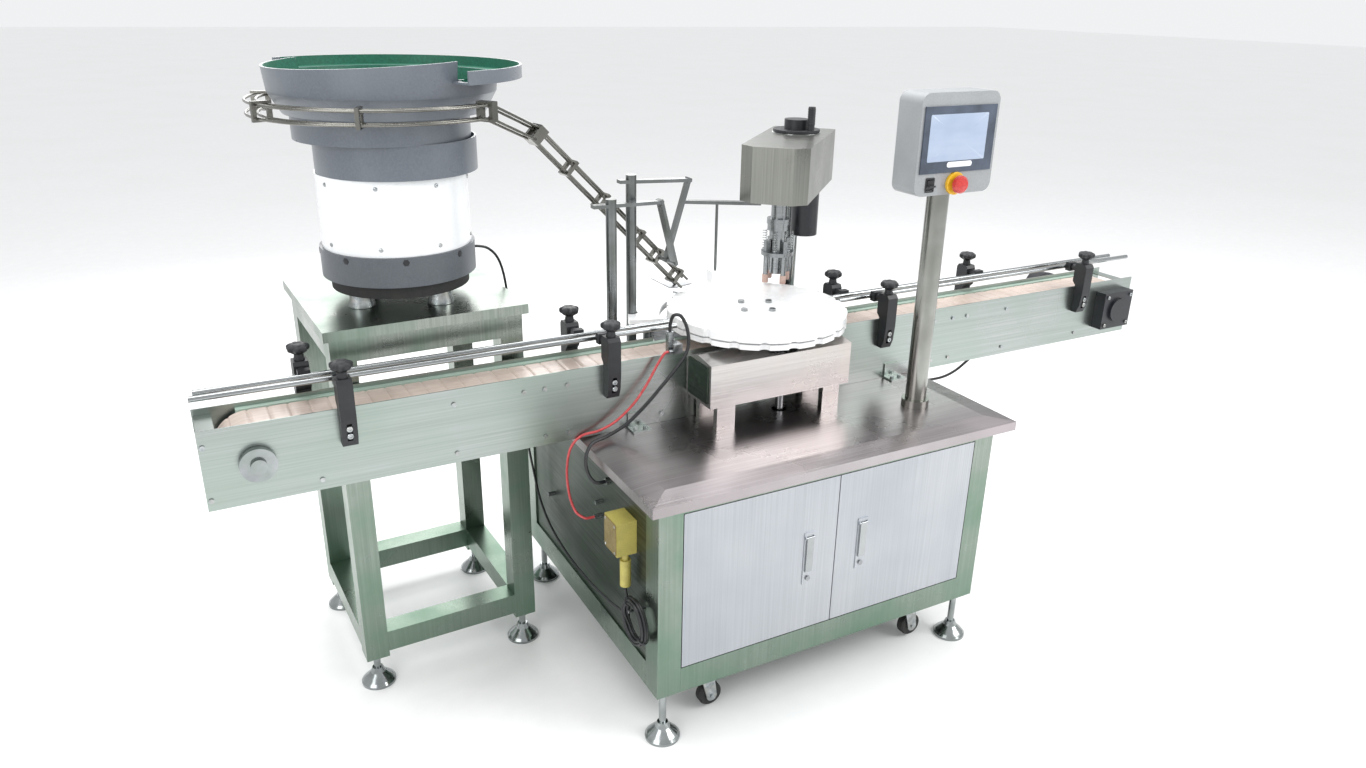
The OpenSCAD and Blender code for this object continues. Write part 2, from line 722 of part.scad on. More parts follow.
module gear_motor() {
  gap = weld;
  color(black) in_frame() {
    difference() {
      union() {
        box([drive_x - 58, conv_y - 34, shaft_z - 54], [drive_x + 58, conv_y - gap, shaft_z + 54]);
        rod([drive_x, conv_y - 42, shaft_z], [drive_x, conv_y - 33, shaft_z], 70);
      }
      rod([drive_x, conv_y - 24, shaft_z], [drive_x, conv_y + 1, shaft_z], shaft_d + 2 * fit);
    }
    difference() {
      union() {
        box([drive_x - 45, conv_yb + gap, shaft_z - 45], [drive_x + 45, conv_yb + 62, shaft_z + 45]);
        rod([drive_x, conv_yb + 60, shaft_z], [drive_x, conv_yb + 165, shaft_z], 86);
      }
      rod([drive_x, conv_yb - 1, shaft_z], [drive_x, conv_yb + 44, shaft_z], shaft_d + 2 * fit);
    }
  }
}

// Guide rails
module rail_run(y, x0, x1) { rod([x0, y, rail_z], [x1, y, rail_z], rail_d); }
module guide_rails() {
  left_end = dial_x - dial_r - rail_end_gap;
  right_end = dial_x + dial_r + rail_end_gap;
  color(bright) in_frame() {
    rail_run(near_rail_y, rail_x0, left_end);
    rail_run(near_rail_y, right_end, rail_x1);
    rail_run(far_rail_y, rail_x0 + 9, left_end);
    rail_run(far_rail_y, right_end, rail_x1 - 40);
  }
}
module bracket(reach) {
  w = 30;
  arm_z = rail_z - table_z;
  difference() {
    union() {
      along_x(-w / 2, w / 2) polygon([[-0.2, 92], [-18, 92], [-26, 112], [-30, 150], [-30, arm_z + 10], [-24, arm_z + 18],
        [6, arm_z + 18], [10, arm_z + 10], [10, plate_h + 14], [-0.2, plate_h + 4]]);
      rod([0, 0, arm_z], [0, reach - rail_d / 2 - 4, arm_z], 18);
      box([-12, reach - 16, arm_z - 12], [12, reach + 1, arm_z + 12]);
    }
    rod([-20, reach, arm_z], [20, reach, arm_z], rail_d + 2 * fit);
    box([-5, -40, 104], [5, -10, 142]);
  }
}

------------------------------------

Reproduce the complete set of lines precisely as supplied.

- **The result**
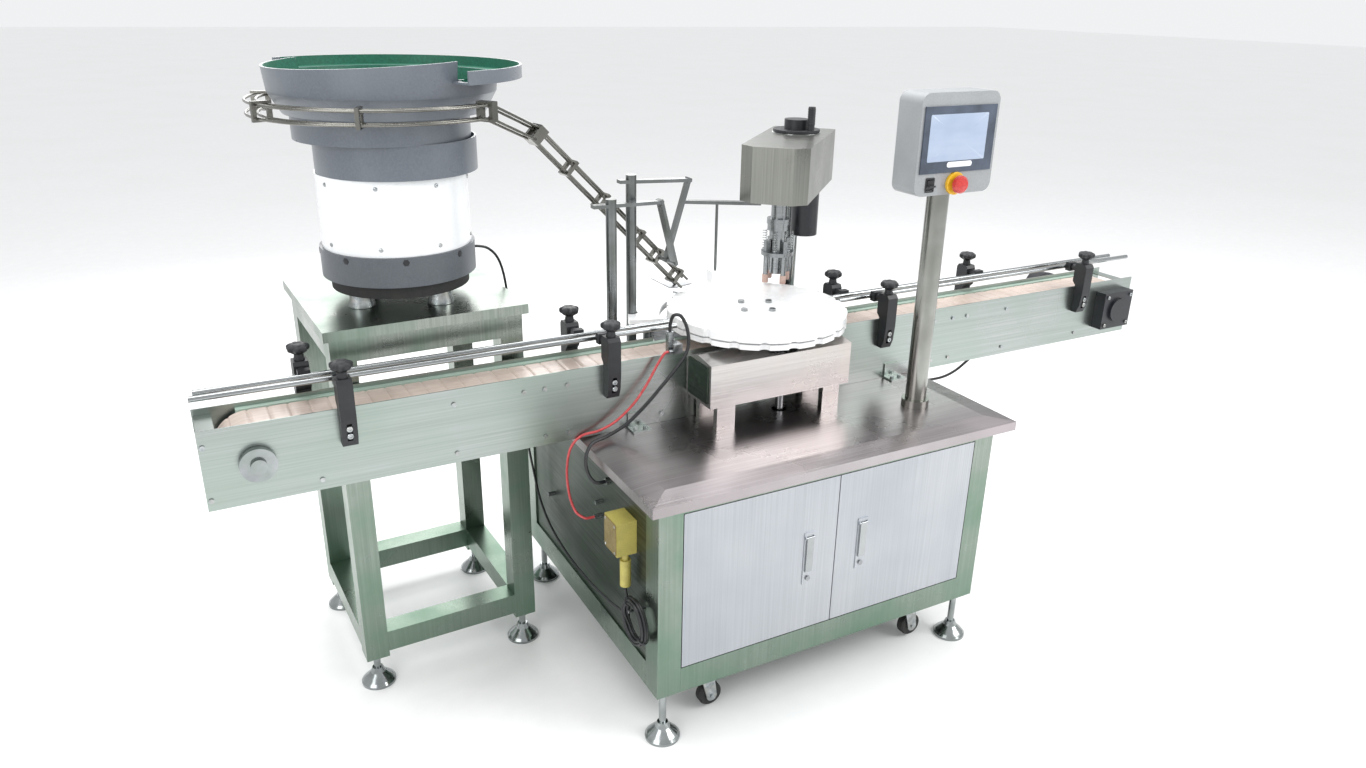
The OpenSCAD and Blender code for this object continues. Write part 2, from line 722 of part.scad on. More parts follow.
module gear_motor() {
  gap = weld;
  color(black) in_frame() {
    difference() {
      union() {
        box([drive_x - 58, conv_y - 34, shaft_z - 54], [drive_x + 58, conv_y - gap, shaft_z + 54]);
        rod([drive_x, conv_y - 42, shaft_z], [drive_x, conv_y - 33, shaft_z], 70);
      }
      rod([drive_x, conv_y - 24, shaft_z], [drive_x, conv_y + 1, shaft_z], shaft_d + 2 * fit);
    }
    difference() {
      union() {
        box([drive_x - 45, conv_yb + gap, shaft_z - 45], [drive_x + 45, conv_yb + 62, shaft_z + 45]);
        rod([drive_x, conv_yb + 60, shaft_z], [drive_x, conv_yb + 165, shaft_z], 86);
      }
      rod([drive_x, conv_yb - 1, shaft_z], [drive_x, conv_yb + 44, shaft_z], shaft_d + 2 * fit);
    }
  }
}

// Guide rails
module rail_run(y, x0, x1) { rod([x0, y, rail_z], [x1, y, rail_z], rail_d); }
module guide_rails() {
  left_end = dial_x - dial_r - rail_end_gap;
  right_end = dial_x + dial_r + rail_end_gap;
  color(bright) in_frame() {
    rail_run(near_rail_y, rail_x0, left_end);
    rail_run(near_rail_y, right_end, rail_x1);
    rail_run(far_rail_y, rail_x0 + 9, left_end);
    rail_run(far_rail_y, right_end, rail_x1 - 40);
  }
}
module bracket(reach) {
  w = 30;
  arm_z = rail_z - table_z;
  difference() {
    union() {
      along_x(-w / 2, w / 2) polygon([[-0.2, 92], [-18, 92], [-26, 112], [-30, 150], [-30, arm_z + 10], [-24, arm_z + 18],
        [6, arm_z + 18], [10, arm_z + 10], [10, plate_h + 14], [-0.2, plate_h + 4]]);
      rod([0, 0, arm_z], [0, reach - rail_d / 2 - 4, arm_z], 18);
      box([-12, reach - 16, arm_z - 12], [12, reach + 1, arm_z + 12]);
    }
    rod([-20, reach, arm_z], [20, reach, arm_z], rail_d + 2 * fit);
    box([-5, -40, 104], [5, -10, 142]);
  }
}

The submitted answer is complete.